After graduating and beginning to work is when people should be making quality personal financial decisions, not when they should begin learning how personal finances work.

Here are eight subjects that aren't taught in high school (but should be):

1. Realities of Credit Cards

Lack of understanding of how credit cards work causes far more financial problems for people than should ever happen. Credit cards aren't evil, but they can seem that way if you don't know how to properly use them.

When you already have a credit card is not the time to be learning how they work, unless you want to receive some extremely costly lessons. Teaching people in high school that using a credit card is not using free money and comes with a huge cost over time would keep a lot of people from the early personal-finance disasters these cards can cause.

It would also help reduce the vast amounts of credit card debt that Americans continue to rack up.

2. How to Budget

One of the first places people get into money trouble by not knowing how to budget. Learning how to set up a basic budget and stick to it can be the difference between being financially secure and running up large amounts of debt.

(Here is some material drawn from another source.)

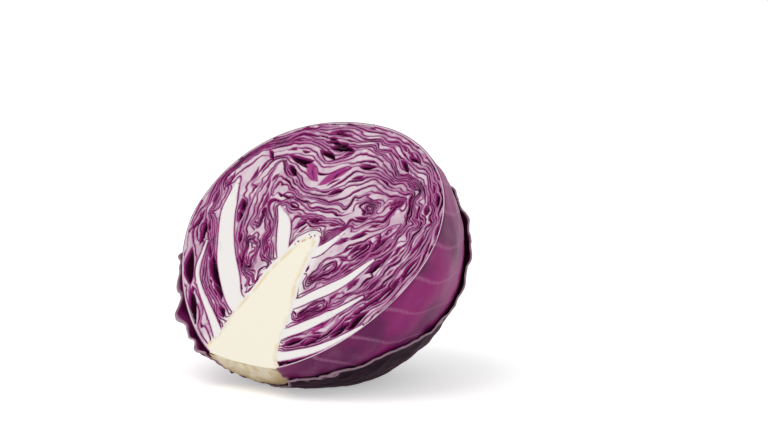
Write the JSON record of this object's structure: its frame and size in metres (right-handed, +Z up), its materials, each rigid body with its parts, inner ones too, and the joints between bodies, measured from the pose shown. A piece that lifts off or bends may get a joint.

3. The Importance of Saving

The importance of saving and creating an emergency fund cannot be overestimated for basic personal financial stability.

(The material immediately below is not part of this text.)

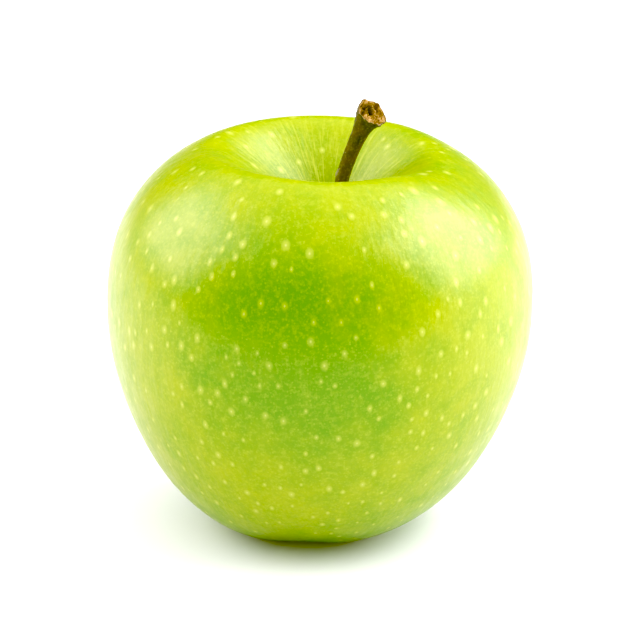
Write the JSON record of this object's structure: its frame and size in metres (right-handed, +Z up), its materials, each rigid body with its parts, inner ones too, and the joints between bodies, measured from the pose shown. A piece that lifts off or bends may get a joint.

It's not the everyday things that get most people into trouble, but the unexpected events that happen in life that cost more than anticipated (think Cameron crashing the Ferrari in Ferris Bueller’s Day Off). Learning to prepare for the unexpected can mean the difference between going into a debt spiral or escaping financial emergencies with your finances intact.

4. The Meaning of Frugality

In the consumer-driven world, there seems to be nobody teaching the importance of frugality. Frugality is often ignored or even scorned, but it is a sure way to personal-finance success. Learning to make the most of what you have, to get a good value in all that you buy and to not waste are lessons that would help every young adult handle their finances better.

5. How to Invest

The earlier people start investing for their future, the easier it is for them to reach their financial goals due to the magic of compound interest.  Understanding the basics of investments and learning where they should be placing their money should be understood when they leave high school rather than having to experiment as young adults.

The time to know about investing is before you have money to invest rather than by trial and error when receiving a paycheck.

6. Basics of Real Estate

Understanding the fundamentals of real estate and how different mortgages work is extremely important as many are finding out with the current subprime mortgage meltdown.

A good grasp of what is important when purchasing real estate and how different mortgages work rather than whether you can make the monthly mortgage payment at the time of signing it would have saved a lot of people their homes.

7. Retirement Issues

The first step that any new employee should do when joining a company is to join the 401(k) plan they offer up to the match, since not doing so is essentially throwing away free money.

Yet since high school doesn't teach it, many young adults don’t take advantage of company matching. If schools taught high school students how easy it is to become a millionaire if they only begin saving for retirement early through 401(k) and IRAs, many more would embrace saving and investing early.

8. Finer Points of Entrepreneurship

When it comes to financial security, putting all your eggs in one basket contains a lot of risks. In today's work environment, there is no guarantee of lifelong employment. Learning basic entrepreneurship and building a part-time business on the side is something that everyone should do for both the income and tax benefits

Schools should not only teach the basics to be able to work for somebody else, but also how to work on your own if you choose.

Since most high schools don't teach personal finance, teenagers most in need of this education (those students with parents that have good finances and are likely teaching them at home) are left to try and figure out this information on their own after they graduate. Ferris Bueller may have called high school “childish and stupid,” but if seniors graduate with a base knowledge of personal finance, they’ll be better off than learning it once they’re already in the workforce.